Despite all the hectic archeological looting and more serious investigation there is a sense in which Cyprus was a disappointment to a generation of administrators and their intellectual hangers-on schooled in the Classics. This disappointment sprang from the fact that however hard they tried they could not imagine 'Cyprus' into an 'Ancient Greece'.
This is exemplified by the way in which archeological expeditions discarded their non-Hellenic finds at Kourion and the reading matter the secretary of State for the Colonial Office and India, Sir John Martin, takes with him on his visit to Cyprus at the height of the constitutional emergency in the 1950s: 'a copy of the Iliad which sorted well with his gentle and scholarly manner.' (Durrell, Bitter Lemons, p.206)
Reading through Durrell's Bitter Lemons, set during the 1950s emergency, there is a sense that the British had tried to make the colony of Cyprus (its administration was directed from
the Colonial Office) a poor copy of Britain and India. The Governor's house, built in part by French poet, Arthur Rimbaud 1854-1891, was perched in the high Troodos in an
'unhealthy-looking ravine choked with pines' that resembled 'any one of a thousand such villas in the Indian hill-stations' (p.149 ).

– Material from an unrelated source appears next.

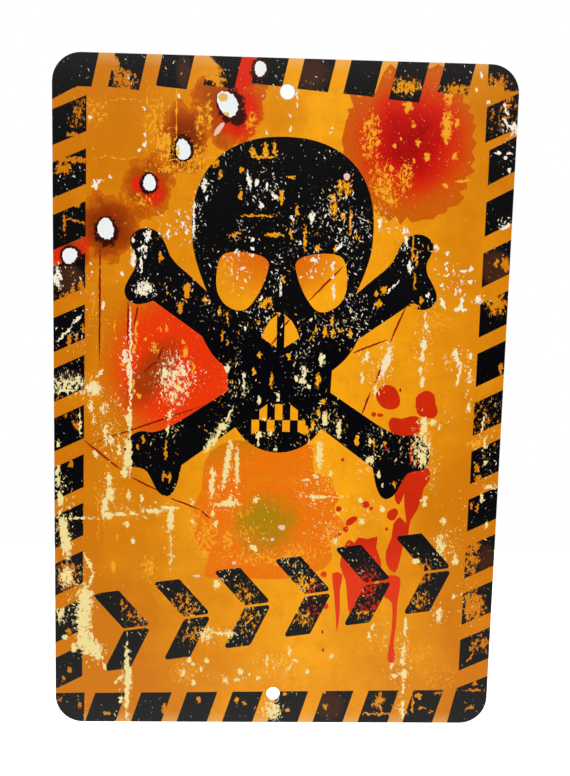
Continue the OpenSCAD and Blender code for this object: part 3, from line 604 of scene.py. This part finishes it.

Durrell himself eschews the Troodos for their 'rocky banality' and locates himself under the 'Gothic' Kyrenean hills beside the ruins of the Augustinian abbey at Bellapais. The towns themselves are left to rot.
Durrell argues that British rule in Cyprus was characterised by ‘folly and neglect’ and gave no outlet to the brains, talent and industry of its people. It confined them to the ‘suffocating inertia’ of the island with its limited civic and educational resources and gave them no access to the bigger opportunities of being part of ‘British family.’
Nicosia was a town which had been left 'becalmed by the Turks, to drowse away its life on the dusty Mesoria’ (p.163). Complaining bitterly about the inadequacies of the British-controlled police force he says,
Decades of masterly inaction had reduced the common amenities of the island to an almost Turkish state of desuetude; the telephone system for instance was hopelessly out of date’ (p.169).
Durrell contends that the British authorities and the Governor could only see the growing Cyprus problem as a Colonial issue – ‘they regarded Cyprus as Tobago – their only referent’ – (p.165-6) rather than as a European and broader international political problem that could not be conceived without Greece and Turkey.
He quotes a fellow-official on the island saying to him, ‘I’ve seen all this before. You’ll see, we’ll let them go so far and then simply smack them down’ (p.152).
After the first proclamation of a constitution and sweeping repressive powers a young official greets Lawrence with the words, ‘Have you seen the proclamation? That’ll show them! Stop all this nonsense once and for all. Then we can get back to the job of just jogging along’ (p.153).
For all his trenchant criticism Durrell's own analysis smacks of paternalist superiority and a failure to see the bigger Cold War context in which Cyprus was but an albeit strategically significant smudge on the southern flank of NATO.
The Leventis Municipal Museum in Nicosia presents a tableau of British rule. A woman, dressed in a severe high-collared black two piece, sits on a red velveteen divan with a photograph album by her side.
History had not been kind to her the day I visited. She had a great square plastic jaw and was thrown back on a divan with her head at a deathly angle, the raw balled-joint of the mannequin visible, with one arm twisted to breaking beneath her.